Furthermore, the “Restated Agreement” shall not be deemed effective until signed and returned to us with the addendum attached, together with income and expense statements of Capital Consultants Corporation for the following periods:
October 1973; November 1973; December 1973; and the year end statement for calendar year 1973.
At such time as all of these documents have been received by us, Mr. Corey will forward to you properly endorsed Capital stock certificates in Capital Consultants Corporation. We have not returned the blank stock powers to you since the certificates are in our possession and will be delivered with appropriate assignments. If you have any questions or problems relating to these matters, please do not hesitate to contact me.

The record shows that none of these conditions were ever performed by plaintiff or by anyone acting for him. Further testimony established that the plaintiff did not know if the proceeds of his check were used to pay the Republic note or if indeed, the note had been paid. In the absence of the written agreement, there was no obligation on the part of Corey to indemnify Kyle, nor is there any agreement shown by which Corey agreed to reimburse Kyle or offer him restitution for the proceeds of the check as was alleged in Kyle’s petition.

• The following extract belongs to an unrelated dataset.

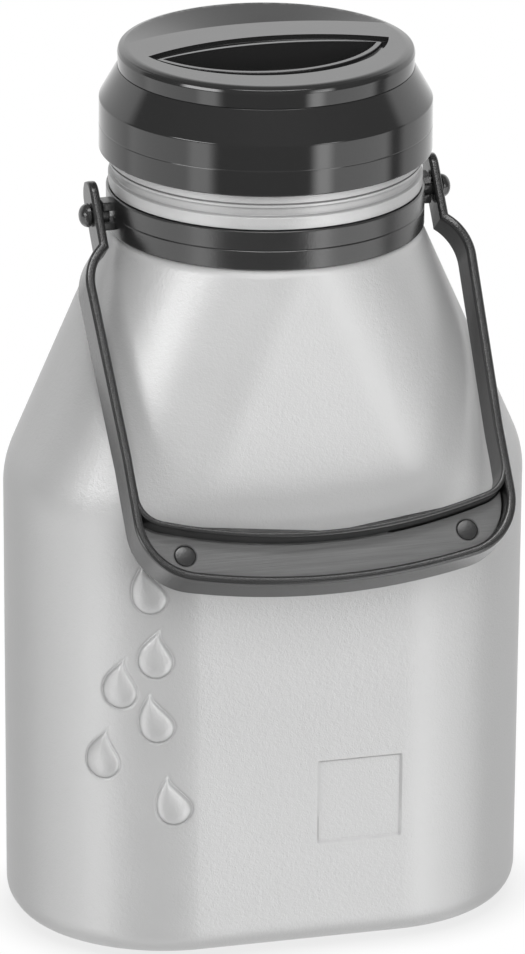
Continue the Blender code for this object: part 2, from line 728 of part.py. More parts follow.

Although the trial court made no specific finding with respect to whether the con*333tract was ever consummated, such finding is implied in its judgment sustaining Corey’s special appearance. Renfro Drug Co. v. Lewis, 149 Tex. 507, 235 S.W.2d 609, 613 (1951), Sentry Development Corp. v. Norman, 553 S.W.2d 664 (Tex.Civ.App. — Tyler 1977, writ ref’d n. r. e.). Because there is ample evidence in the record to sustain this implied finding, we hold that in personam jurisdiction was never established under section 4 of article 2031b.

Accordingly, the order is sustained.